We spent an extra week—and roughly $2,800 in contractor time—debugging integration issues. The Zigbee hub needed a firmware update (note to self: always check firmware versions before install). Then the sensor profile didn't match our occupancy patterns. Custom programming. More time. More money.
The vendor who lists all fees upfront—even if the total looks higher—usually costs less in the end. I've learned to ask 'what's NOT included' before 'what's the price.'
2. The 'Simple' Install That Wasn't
How to install a ceiling light with existing wiring sounds straightforward, right? On paper, it is. In a 30-year-old building with unlabeled junction boxes and wire that doesn't match the diagram? Different story.
Our electrician spent an entire day just tracing circuits. That's time I paid for. It wasn't in the quote. It never is.

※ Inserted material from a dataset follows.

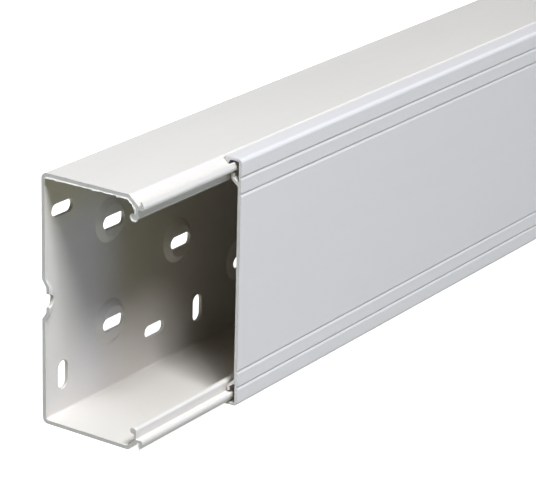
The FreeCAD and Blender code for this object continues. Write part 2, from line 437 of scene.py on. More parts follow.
class Back:
    """The trough's slotted back between two places along the length."""

    # Rings round a slot: how far out from its wall each lies, and how far below the face
    RIM = ((0.40, 0.0), (0.26, 0.0), (0.13, 0.06), (0.04, 0.16), (0.0, 0.30))
    REAR_RIM = ((0.0, 0.22), (0.04, 0.08), (0.14, 0.0), (0.22, 0.0))

    def __init__(self, section, pattern, start, stop):
        self.section = section
        self.start, self.stop = start, stop
        self.pads = []
        self.hollows = []
        self.slots = []
        self.add_columns(pattern)

    def add_columns(self, pattern):
        """Collect the pads and slots of every column that reaches into this stretch."""
        step = pattern.column_step / MM
        pitch = 3.0 * step
        first = pattern.end_to_pattern / MM
        middle = self.section.height / 2.0
        pad_row, plain_row = pattern.pad_row / MM, pattern.plain_row / MM
        pad_slot, level, upright = (
            [side / MM for side in size]
            for size in (pattern.pad_slot, pattern.level_slot, pattern.upright_slot)
        )
        for turn in range(-1, math.ceil(self.section.length / pitch) + 1):
            x = first + turn * pitch
            for steps, row in ((0.0, plain_row), (2.0, -plain_row)):
                self.add_slot(x + steps * step, middle + row, level, False)
                self.add_slot(x + steps * step, middle - row, upright, True)
            for steps, row in ((1.0, -pad_row), (1.0, pad_row), (2.5, 0.0)):
                self.add_pad(x + steps * step, middle + row, pad_slot, pattern)

    def add_slot(self, x, z, size, upright):
        if self.start < x + size[0] / 2.0 and x - size[0] / 2.0 < self.stop:
            self.slots.append(Slot(x, z, size, upright))

    def add_pad(self, x, z, size, pattern):
        base = pattern.pad_radius / MM
        if self.start < x + base and x - base < self.stop:
            rise = pattern.pad_rise / MM
            self.pads.append(Pad(x, z, rise, PAD_TOP_R, base))
            self.hollows.append(Pad(x, z, rise, HOLLOW_TOP_R, base - HOLLOW_INSET))
            self.add_slot(x, z, size, False)

    def lift(self, rear, x, z):
        """Distance forward of the back's inner or rear face at one place."""
        if rear:
            return sum(hollow.height(x, z) for hollow in self.hollows)
        return self.section.wall + sum(pad.height(x, z) for pad in self.pads)

    def face(self, mesh, rear):
        """Add the inner or the rear face of the back, with a fine net round pads and slots."""
        rim = self.REAR_RIM[-2:][::-1] if rear else self.RIM[:2]
        low, high = self.section.split, self.section.height - self.section.split
        outline = [(self.start, low), (self.stop, low), (self.stop, high), (self.start, high)]
        lines = [(outline, True)]
        for pad in self.hollows if rear else self.pads:
            lines += [clipped(ring, self.start) for ring in pad.rings()]
        for slot in self.slots:
            lines += [clipped(slot.ring(offset), self.start) for offset, _ in rim[::-1]]
        points, edges = [], []
        for chain, closed in lines:
            first = len(points)
            points += [Vector(point) for point in chain]
            edges += [(first + n, first + n + 1) for n in range(len(chain) - 1)]
            if closed:
                edges.append((len(points) - 1, first))
        verts, _, faces, _, _, _ = delaunay_2d_cdt(points, edges, [], 0, SAME_POINT)
        cut = rim[-1][0] - HOLE_MARGIN
        for face in faces:
            centre = sum((verts[n] for n in face), Vector((0.0, 0.0))) / len(face)
            if any(slot.holds(*centre, cut) for slot in self.slots):
                continue
            corners = [(verts[n].x, self.lift(rear, *verts[n]), verts[n].y, 0.0) for n in face]
            mesh.add(corners[::-1] if rear else corners)

    def walls(self, mesh):
        """Add the rounded rims and the walls of the slots."""
        for slot in self.slots:
            rows = []
            for rear, rim in ((False, self.RIM[1:]), (True, self.REAR_RIM[:-1])):
                for offset, sunk in rim:
                    chain, closed = clipped(slot.ring(offset), self.start)
                    sink = sunk if rear else -sunk
                    wear = 1.0 if sunk < SHARP_DEPTH else SLOT_WEAR
                    rows.append([(x, self.lift(rear, x, z) + sink, z, wear) for x, z in chain])
            for upper, lower in zip(rows, rows[1:]):
                count = len(upper) if closed else len(upper) - 1
                for n in range(count):
                    m = (n + 1) % len(upper)
                    mesh.add([upper[n], upper[m], lower[m], lower[n]][::-1])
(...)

In Q2 2024, when we switched vendors for a smaller project, I built a cost calculator after getting burned on hidden fees twice. I tracked every single line item. The 'cheap' option resulted in a $1,200 redo when quality failed—a junction box was installed wrong and we had to tear out a ceiling tile grid to fix it.

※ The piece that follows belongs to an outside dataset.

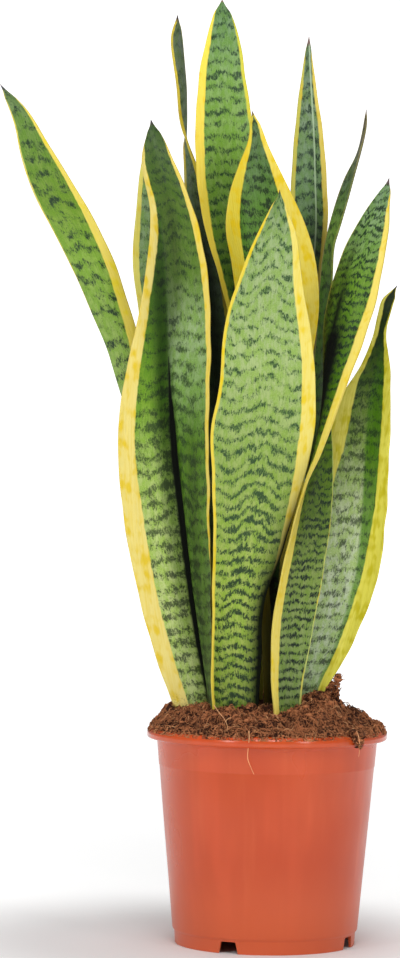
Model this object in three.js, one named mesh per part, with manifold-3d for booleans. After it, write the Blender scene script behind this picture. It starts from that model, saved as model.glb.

3. The Emergency Lighting Surprise
Exit signs and emergency lighting units. You think of them as an afterthought. So did we. We ordered the standard Cooper Lighting exit signs, assuming they'd drop right in.
Then the inspector showed up. Our local code required a specific battery backup duration we hadn't specified. The units we ordered? They met the minimum standard, but not the local requirement. We had to swap out 32 exit signs. A $1,400 mistake. (this was back in 2023).
The Real Cost of Getting It Wrong
I tracked every single dollar spent on that project. After the dust settled, the total cost overrun was about 22%. That's not a rounding error. That's a significant budget miss.
The most frustrating part? The root cause wasn't bad pricing. It was incomplete planning. I had focused on the per-unit fixture cost and ignored the total cost of installation, integration, and compliance.
People think expensive vendors deliver better quality. Actually, vendors who deliver quality can charge more. The causation runs the other way. The same logic applies to planning: people think more upfront planning costs time. Actually, more planning saves significant money downstream.
How I Fixed It (And How You Can Too)
I'm not going to give you a 10-step process. The problem is deep enough that if I give you the solution in ten bullet points, you'll skim it and miss the point. The point is this:
After comparing 8 vendors over 3 months using my new TCO spreadsheet, I found that the lowest quote was rarely the cheapest. One vendor quoted $12,000 for fixtures, but their install estimate was $9,000. Another quoted $13,500 for fixtures but $6,500 for install. Who's cheaper?
The second one. By $1,000. But you wouldn't know that if you only compared fixture prices.
Our procurement policy now requires quotes from 3 vendors minimum because the first quote is almost never the best value. And we request a 'TCO breakdown'—not just a line-item price list. I want to see install estimates, compatibility notes, programming requirements, and any potential code variances.
For the Cooper Lighting projects I manage now, I also specifically ask for:
- Compatibility documentation for their Zigbee products with our existing systems
- Install complexity notes on how to install a ceiling light with existing wiring, given our building's age
- Code compliance check for exit signs and emergency lighting, specific to our jurisdiction
These aren't niceties. They're non-negotiable.
The Bottom Line
I'm not 100% sure what your specific project will cost—every building is different. But I can tell you this: if your Cooper Lighting retrofit budget only covers hardware, you're setting yourself up for a surprise.
That 'cheaper' fixture? The price doesn't mean what you think it means until you know the full cost to get it installed, operational, and code-compliant.
Prices as of Q4 2024; verify current rates with your distributor. Take this with a grain of salt: every project has unique variables. But roughing in a 20-30% contingency for hidden costs? That's not a bad starting point.